TensorFlow搭建CNN卷积神经网络

最新推荐文章于 2024-06-19 16:36:40 发布

段星星

最新推荐文章于 2024-06-19 16:36:40 发布

阅读量4.7k

点赞数 14

分类专栏：深度学习文章标签： cnn神经网络深度学习 Tensorflow mnist手写体数字识别

本文链接：https://blog.csdn.net/u012267725/article/details/77391904

版权

深度学习专栏收录该内容

7 篇文章 3 订阅

订阅专栏

TensorFlow搭建CNN卷积神经网络

该教程采用TernsorFlow搭建CNN卷积神经网络，并利用MNIST数据集进行数字的手写识别

数据结构

mnist原始图片输入，原始图片的尺寸为28×28，导入后会自动展开为28×28=784的list

tensor : shape=[784]

卷积层输入input_image: shape=[batch, height, width, channels]

bacth : 取样数
height, width : 图片的尺寸
channels : 图片的深度；如果是灰度图像，则为1，rgb图像，则为3

卷积核filter: shape=[height, width, in_channels, out_channels]

height, width: 图片的尺寸
in_channels: 图片的深度
out_channels: 卷积核的数量

对于in_channels，灰度图为1，rgb图为3

函数

TensorFlow自带的CNN操作函数

卷积函数[tf.nn.conv2d(x, filter, strides=[1,1,1,1], padding=’SAME’)]

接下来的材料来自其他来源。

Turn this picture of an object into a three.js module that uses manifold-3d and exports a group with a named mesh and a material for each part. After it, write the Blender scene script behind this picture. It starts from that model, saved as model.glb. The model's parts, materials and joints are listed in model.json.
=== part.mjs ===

x: 卷积层输入 shape=[batch, height, width, channels]
filter: 卷积核 shape=[height, width, in_channels, out_channels]
stride: 卷积步长 shape=[batch_stride, height_stride, width_stride, channels_stride]
padding: 控制卷积核处理边界的策略

stride表示卷积核filter对应了input_image各维度下移动的步长；第一个参数对应input_image的batch方向上的移动步长，第二、三参数对应高宽方向上的步长，决定了卷积后图像的尺寸，最后一个参数对应channels方向上的步长
padding=’SAME’表示给图像边界加上padding，让filter卷积后的图像尺寸与原图相同；’VALID’表示卷积后imgaeHeight_aterFiltered=imageHeight_inital-filterHeight+strideHeight，宽同理

池化函数tf.nn.max_pool(x, k_size=[1,2,2,1], strides=[1,2,2,1], padding=’SAME’)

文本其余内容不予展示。